Foundations of efficiency

Housebuilders hunting for cost-efficient methods of constructing foundations can overlook established building materials which also offer speed and effectiveness. Cliff Fudge, technical director at H+H explains how lightweight aircrete blocks have been providing practical and financial benefits for decades.

Aircrete as it is commonly known has become an increasingly popular choice for housebuilders throughout the UK, as it has throughout Europe. There are some parts of the industry however where the material is still seen as representing an unconventional approach. This is a misconception; aircrete has actually been used in the UK since the late 1950s.

Despite this longstanding use in construction, there is a belief that high strength materials such as dense aggregates have to be used on foundations could be costing contractors both time and money. In reality, aircrete provides a simplified and cost-effective method of constructing foundations for residential properties.

In every test that aircrete has faced as a foundation material, it has proven itself a resilient building material for masonry foundations in the homebuilding sector, for a multitude of reasons. Aircrete provides a simplified method of constructing foundations.
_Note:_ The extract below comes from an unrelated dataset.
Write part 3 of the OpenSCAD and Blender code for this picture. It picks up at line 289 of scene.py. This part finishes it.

Many builders using traditional materials still construct their foundations using two separate 100mm leaves, laying them with the required cavity onto a strip foundation to support the wall above. This cavity wall is tied together using wall ties and once complete, the cavity is filled with lean mix to shore up the structure.
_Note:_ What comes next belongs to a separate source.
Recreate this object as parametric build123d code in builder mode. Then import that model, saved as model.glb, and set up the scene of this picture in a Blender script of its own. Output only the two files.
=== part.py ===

By contrast, a solid aircrete foundation requires only a single leaf of blocks, and can be laid onto a strip of poured concrete the thickness of the wall. This method also requires no mortar at the perpendicular joints; instead they can be butted against each other. Using foundation blocks of a greater width such as 355mm means the laying rate of aircrete is faster than that of aggregate concrete, enabling contractors to complete jobs in less time but to the same high quality.
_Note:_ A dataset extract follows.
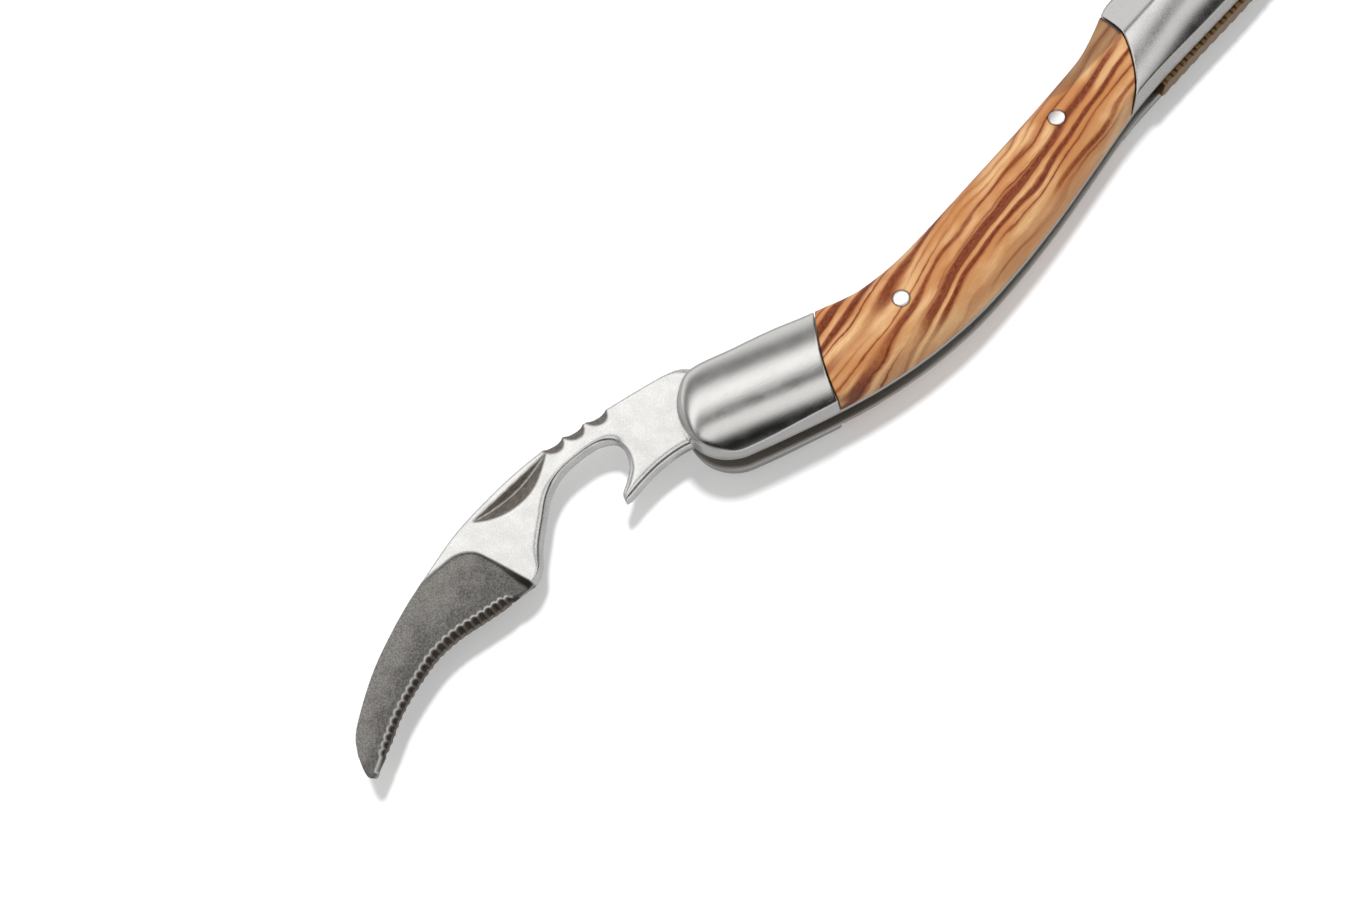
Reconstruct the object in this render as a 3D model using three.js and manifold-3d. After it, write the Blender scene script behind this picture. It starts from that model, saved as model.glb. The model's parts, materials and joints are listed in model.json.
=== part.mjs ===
// A folding sommelier knife with a hawkbill blade, a corkscrew worm and a forked boot lever.
//
// The design is drawn in the knife's own plane: x runs along the handle from the blade pivot (0, 0)
// to the lever end, y points to the concave side and z is the thickness, with the middle plane at 0.
// The last lines move the whole knife so that its lower side's flat land rests on z = 0.
// All sizes are in millimetres, angles in degrees.

import * as THREE from "three";
import { mergeVertices } from "three/addons/utils/BufferGeometryUtils.js";
import Module from "manifold-3d";

const wasm = await Module();
wasm.setup();

// Thickness stack, measured from the middle plane
const SLOT_HALF = 2.2;
const LINER_OUT = 3.2;
const CROWN_TOP = 7.7;
const BLADE_HALF = 1.5;
const WORM_TANG_HALF = 1.6;
const LEVER_KNUCKLE_HALF = 1.6;
const WASHER_GAP = 0.1;
const HIDDEN_PIN_END = 5.2;
const PAST_LINER = 5;
const PAST_CROWN = 20;

// Pivots
const BLADE_PIVOT = [0, 0];
const WORM_PIVOT = [92, 7.5];
const LEVER_PIVOT = [112, 7.2];
const WORM_FOLD = 95;
const LEVER_FOLD = 165;
const PIVOT_PIN_R = 1.6;
const SMALL_PIN_R = 0.8;
const BORE_CLEARANCE = 0.12;
const FIXED_CLEARANCE = 0.04;
const BLADE_WASHER_R = 4.2;
const WORM_WASHER_R = 3.6;
const LEVER_WASHER_R = 3.8;

// Handle outline
const NOSE_CENTER = [0, -0.6];
const NOSE_R = 8.0;
const END_R = 5.7;
const CONCAVE_EDGE = [
  [5.3, 5.5], [11, 4.0], [18, 1.75], [24, 0.7], [30, 0.45], [37, 1.1], [46, 2.35], [55, 3.6],
  [64, 5.0], [71, 6.3], [76.2, 8.0], [80.7, 10.1], [85, 11.6], [91, 12.5], [98, 12.9], [105, 13.0],
];
const BELLY_EDGE = [
  [112.4, 1.4], [107, -0.2], [98, -1.8], [88, -3.0], [78, -4.2], [73, -5.0], [67, -6.5], [60.3, -8.3],
  [52, -10.4], [43, -12.2], [35, -13.3], [28, -13.6], [22, -13.35], [16, -12.6], [10, -11.5], [5, -10.3],
];
const OUTLINE_POINTS = 104;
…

The weight of an aircrete block is only a third of the equivalent dense aggregate block, which means they are quicker and safer to transport. Unlike dense aggregate, aircrete can be cut with a hand saw, and because aircrete is so easy to manipulate on site, wastage is also vastly reduced.

The advantages go further than just simplicity and rate of construction. Independent construction and property consultants Calford Seaden recently published the Foundation Cost Comparison Study, which gave a detailed analysis of the cost of a range of foundation materials. The cost is indicative of a typical three-bedroom semi-detached UK home and results show that a saving of close to 25 per cent for the total build costs of foundations alone.

There are several factors that contribute to the cost effectiveness of aircrete as a foundation material. A fast build speed equals a reduction in labour costs but also the solid construction means fewer materials are needed; materials such as wall ties, lean mix and mortar at the perpendicular ends.

Strength and resilience

Despite aircrete being one of the lightest forms of concrete available for building, aircrete is fully load-bearing and blocks are available in a range of strengths up to 8.7N/mm2, which is more than enough for use in buildings up to three storeys. It is a common misconception that the strength required for foundations can actually be less than that required to build the superstructure. The area where strength is needed most is at the lintel bearing where windows and doors are introduced into the wall structure. As the load spreads down the height of the wall, the loading is evenly distributed across the whole length of the wall below the ground floor DPC.

Although they remain unseen after a project is completed, building foundations are continually under attack during the cold winter months in the UK. Problems can occur when inclement weather conditions create freezing and thawing which in turn can lead to potential spalling in concrete. Water naturally freezes and expands in the cold, and this can be highly damaging to many variants of concrete. Due to the density of the blocks, aircrete possesses enhanced freeze/thaw durability, giving it a lower chance of being damaged during the colder months. These performance characteristics have been tested and certified by the BBA.

Resistence to sulphates

Sulphate attack is another potential danger for foundations. It can cause damage serious enough to compromise the structure of a home. This occurs when natural sulphate in clay soils leaches into the foundation materials, causing certain types of materials to expand. Certain types of concrete material are highly susceptible to attack from sulphate chemicals that exist in soil and groundwater.

Unlike the concrete equivalent, aircrete blocks have been shown to have superior resistance to sulfate attack when used below DPC. Aircrete has been tested and assessed by the BBA as being suitable for use across all applications where sulfate level are likely to be encountered.

Aircrete blocks possess a number of advantages over traditional materials, which make them a fantastic all-round material for use below DPC level. By making a simple material switch, housebuilders can enjoy improved logistics and performance benefits, while also saving money on construction costs. When all the facts are considered, all directions point towards aircrete being the foundation material of the future.